I often wondered why we continue to send our brightest scholars away on a one-way ticket. Why do we teach our children that their talent is only deemed successful if manifested off the reservation? When I left for North Carolina, I was ecstatic to learn as much as I possibly could so that I may effectively reinvest myself back into my community. But, to my dismay, I was pushed farther away, benefiting communities that were not my own when I knew the dire circumstances back home that I would much rather dedicate my knowledge and skill to. Both ostracized and supported from afar, I walked in a world desperately trying to find a pathway home.
My turning point happened in the United States Senate. I tagged along with my then-boss, Senator Tom Udall, to a committee hearing at which he was testifying on legislation that hits home for my people, the Radiation Exposure Compensation Act (RECA). There were many Navajo people who made the trip to DC that day to advocate and raise awareness on the ways in which this issue continues to impact our people and our land. I felt at home seeing shi dine’e (my people) and hand shake after hand shake I felt myself longing for Dinétah more than ever. Every Navajo I spoke with that day shared with me how proud they were of me for representing our nation in the Senate.
One kind man even took a photo of me, telling me that he was so excited to show his daughter that he met a Navajo adzáán (woman) who works in the Senate, because, yes, it is possible. Of course, I felt a sense of pride and responsibility, but I also felt disconnected from my own people. What struck me the most was when I was asked by a timid elder, “shiyazhi, when are you coming home?”
When I was a little girl my sense of belonging was attributed to to the towering monuments, the hugs and whispers,” Yá'át'ééh shiyazhi'' by my relatives at the grocery store, and most of all; the feeling that is peace and balance in Dinétah. Home was the smell of sweet rain mixed with our red sand and the stories told over the open fire as shimasani made fry bread. I realized early on that home is not only a place, mine located in southeastern Utah, but home is a feeling. As I would learn when I began my educational journey; home is energy. At that moment, I wanted nothing more than to invest all of my energy into my community. The question then was not if I wanted to go home, but how do I return to my nation?
In the midst of my senior year at Duke, I came across a new organization called Lead for America. I read that this organization sought to support recent college graduates in their journeys back to their communities to work in local government. An entire organization felt what I felt, the dire urgency to work with our communities. So, I applied.

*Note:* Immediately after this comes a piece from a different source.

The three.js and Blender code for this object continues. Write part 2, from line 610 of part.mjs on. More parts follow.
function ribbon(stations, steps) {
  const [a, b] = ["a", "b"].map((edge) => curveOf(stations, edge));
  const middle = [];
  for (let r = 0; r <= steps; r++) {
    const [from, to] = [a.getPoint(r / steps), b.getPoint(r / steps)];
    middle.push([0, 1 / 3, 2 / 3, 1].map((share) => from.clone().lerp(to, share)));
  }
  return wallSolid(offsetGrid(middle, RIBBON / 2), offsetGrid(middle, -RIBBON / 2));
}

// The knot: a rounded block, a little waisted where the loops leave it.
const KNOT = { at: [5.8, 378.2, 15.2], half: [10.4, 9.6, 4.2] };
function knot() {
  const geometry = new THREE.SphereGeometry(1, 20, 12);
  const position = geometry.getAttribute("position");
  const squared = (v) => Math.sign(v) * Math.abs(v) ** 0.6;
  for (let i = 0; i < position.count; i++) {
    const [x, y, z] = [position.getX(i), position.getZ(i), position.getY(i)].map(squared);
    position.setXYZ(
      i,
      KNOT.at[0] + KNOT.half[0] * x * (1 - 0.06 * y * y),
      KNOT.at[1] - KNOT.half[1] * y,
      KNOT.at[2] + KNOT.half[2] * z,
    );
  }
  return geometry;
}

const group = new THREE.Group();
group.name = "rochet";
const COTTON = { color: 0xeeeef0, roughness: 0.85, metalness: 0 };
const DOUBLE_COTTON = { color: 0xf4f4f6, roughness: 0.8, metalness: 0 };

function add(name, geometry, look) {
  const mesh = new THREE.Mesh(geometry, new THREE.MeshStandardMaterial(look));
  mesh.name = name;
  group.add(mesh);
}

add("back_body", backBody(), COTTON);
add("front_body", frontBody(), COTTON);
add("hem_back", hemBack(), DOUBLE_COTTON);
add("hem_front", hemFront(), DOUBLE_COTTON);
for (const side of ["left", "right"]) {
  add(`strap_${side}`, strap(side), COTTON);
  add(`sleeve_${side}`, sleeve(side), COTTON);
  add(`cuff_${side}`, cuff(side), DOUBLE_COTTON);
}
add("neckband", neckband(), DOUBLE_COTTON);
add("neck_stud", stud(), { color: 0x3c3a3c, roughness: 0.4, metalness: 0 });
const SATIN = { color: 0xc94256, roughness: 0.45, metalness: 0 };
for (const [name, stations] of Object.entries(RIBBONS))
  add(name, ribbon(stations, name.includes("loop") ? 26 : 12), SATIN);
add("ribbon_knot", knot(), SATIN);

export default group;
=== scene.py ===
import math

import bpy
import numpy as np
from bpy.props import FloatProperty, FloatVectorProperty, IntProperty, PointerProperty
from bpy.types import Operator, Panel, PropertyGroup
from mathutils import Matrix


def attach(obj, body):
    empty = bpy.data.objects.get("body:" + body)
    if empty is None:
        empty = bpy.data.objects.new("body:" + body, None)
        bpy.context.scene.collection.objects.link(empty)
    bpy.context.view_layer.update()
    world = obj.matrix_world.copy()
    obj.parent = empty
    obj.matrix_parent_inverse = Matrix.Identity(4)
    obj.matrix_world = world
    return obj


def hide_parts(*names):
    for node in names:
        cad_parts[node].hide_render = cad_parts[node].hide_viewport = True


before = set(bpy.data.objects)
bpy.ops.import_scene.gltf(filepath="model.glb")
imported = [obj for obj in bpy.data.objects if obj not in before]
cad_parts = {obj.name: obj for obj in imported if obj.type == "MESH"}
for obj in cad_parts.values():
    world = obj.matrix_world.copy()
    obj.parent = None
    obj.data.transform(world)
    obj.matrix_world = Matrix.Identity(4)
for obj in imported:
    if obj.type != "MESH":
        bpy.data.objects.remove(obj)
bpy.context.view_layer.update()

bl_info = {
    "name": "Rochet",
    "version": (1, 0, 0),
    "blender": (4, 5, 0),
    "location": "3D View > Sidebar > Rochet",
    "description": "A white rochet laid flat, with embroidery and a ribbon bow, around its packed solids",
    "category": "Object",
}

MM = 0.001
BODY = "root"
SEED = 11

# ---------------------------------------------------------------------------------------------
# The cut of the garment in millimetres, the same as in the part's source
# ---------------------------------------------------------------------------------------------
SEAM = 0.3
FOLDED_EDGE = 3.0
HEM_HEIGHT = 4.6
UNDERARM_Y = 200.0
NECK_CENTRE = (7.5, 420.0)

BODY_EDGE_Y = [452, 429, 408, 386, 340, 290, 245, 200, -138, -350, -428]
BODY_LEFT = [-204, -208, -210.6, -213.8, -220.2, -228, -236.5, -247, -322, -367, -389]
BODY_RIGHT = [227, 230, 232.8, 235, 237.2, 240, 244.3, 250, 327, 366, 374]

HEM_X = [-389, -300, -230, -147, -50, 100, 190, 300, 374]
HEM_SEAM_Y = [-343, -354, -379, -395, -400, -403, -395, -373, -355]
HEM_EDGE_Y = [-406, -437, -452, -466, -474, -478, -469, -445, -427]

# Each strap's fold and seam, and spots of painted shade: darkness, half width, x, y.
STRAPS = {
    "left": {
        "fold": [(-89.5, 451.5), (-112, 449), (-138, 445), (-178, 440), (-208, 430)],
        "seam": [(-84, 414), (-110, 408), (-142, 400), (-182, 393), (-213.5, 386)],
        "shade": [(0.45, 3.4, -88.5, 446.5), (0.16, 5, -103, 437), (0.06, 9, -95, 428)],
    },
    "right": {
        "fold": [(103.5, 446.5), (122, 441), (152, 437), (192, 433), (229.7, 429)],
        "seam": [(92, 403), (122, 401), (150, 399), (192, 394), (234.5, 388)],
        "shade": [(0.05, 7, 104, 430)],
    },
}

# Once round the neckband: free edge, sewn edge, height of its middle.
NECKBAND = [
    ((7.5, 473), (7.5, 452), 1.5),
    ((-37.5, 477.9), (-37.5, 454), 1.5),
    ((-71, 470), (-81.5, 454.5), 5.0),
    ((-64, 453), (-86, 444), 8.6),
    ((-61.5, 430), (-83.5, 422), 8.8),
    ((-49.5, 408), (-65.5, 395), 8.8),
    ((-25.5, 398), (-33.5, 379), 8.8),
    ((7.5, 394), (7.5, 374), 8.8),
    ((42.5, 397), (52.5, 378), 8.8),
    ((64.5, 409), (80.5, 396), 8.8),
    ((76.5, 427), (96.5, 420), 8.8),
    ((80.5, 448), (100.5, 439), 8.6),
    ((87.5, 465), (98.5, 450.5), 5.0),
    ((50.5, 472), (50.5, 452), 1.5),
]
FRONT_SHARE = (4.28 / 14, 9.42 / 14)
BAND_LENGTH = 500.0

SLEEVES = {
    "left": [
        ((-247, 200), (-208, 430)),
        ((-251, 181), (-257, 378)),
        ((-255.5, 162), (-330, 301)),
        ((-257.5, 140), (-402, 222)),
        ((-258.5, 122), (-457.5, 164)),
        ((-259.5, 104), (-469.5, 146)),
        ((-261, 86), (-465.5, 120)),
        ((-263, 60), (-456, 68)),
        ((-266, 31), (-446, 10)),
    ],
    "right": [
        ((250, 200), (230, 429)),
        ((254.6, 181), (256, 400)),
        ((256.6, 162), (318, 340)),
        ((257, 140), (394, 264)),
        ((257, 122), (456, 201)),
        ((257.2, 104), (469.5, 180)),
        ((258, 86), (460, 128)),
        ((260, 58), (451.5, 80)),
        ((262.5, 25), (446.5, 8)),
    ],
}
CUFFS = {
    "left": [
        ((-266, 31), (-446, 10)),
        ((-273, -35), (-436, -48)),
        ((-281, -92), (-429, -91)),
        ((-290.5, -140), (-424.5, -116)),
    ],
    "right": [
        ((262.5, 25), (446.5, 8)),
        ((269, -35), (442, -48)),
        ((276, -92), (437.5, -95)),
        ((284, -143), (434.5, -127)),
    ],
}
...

In December of 2018, I sat on the floor of the San Diego Airport on my way home for winter break. I received a call notifying me that I was selected to be a part of the inaugural cohort of Lead for America Hometown Fellows. I saw myself walking down the dirt road to my house and this time, staying. Words cannot describe how I felt at that moment. This is my success. Not leaving home, not excelling in college, not the awards and recognitions, but taking all of my small wins and paving a pathway home. After crying in the surprisingly clean airport bathroom, I called shimá (my mother) and rejoiced in a moment we both feared would never come.
I am now six months into my fellowship in Monument Valley, Utah. Lead for America partnered with my local government, the Oljato Chapter of the Navajo Nation and created a position for me as a Policy Analyst and Project Consultant. Every day I have the opportunity to utilize my skill set to address some of the most pressing issues in our community. The feeling of waking up in Dinétah, and working with my community members, is uncanny.
My final question is, what is your idea of success? Redefining success meant untangling a childhood of insecurity and embracing my personal hopes of community development. I urge you to consider what is going to happen if we continue to leave home with the intention of staying away. We can end the stigma associated with returning to the reservation, and foster a new future where Native youth across the country leave home for college not burdened by the expectation that success means never returning, but instead, are excited to obtain the knowledge they can use to rebuild their community. In this future, the pathway back is just as important as the pathway out.
I would like to thank Lead for America for believing in me and uplifting my aspirations. I would also like to thank the Oljato Chapter of the Navajo Nation for their support in bringing me home. I am not only dedicated to my community, but I am committed to ensuring Native youth have the opportunity to return to their communities. I hope to work to build upon the momentum Lead for America has catalyzed, and help Native recent-college graduates on their journeys back to their communities. We are needed.
Shandiin Herrera is an enrolled citizen of the Navajo Nation, and a Lead for America Hometown Fellow working as a policy analyst and project consultant with the Oljato Chapter of the Navajo Nation. Shandiin is a graduate of the Sanford School of Public Policy at Duke University and the 2019 Terry Sanford Leadership Award winner.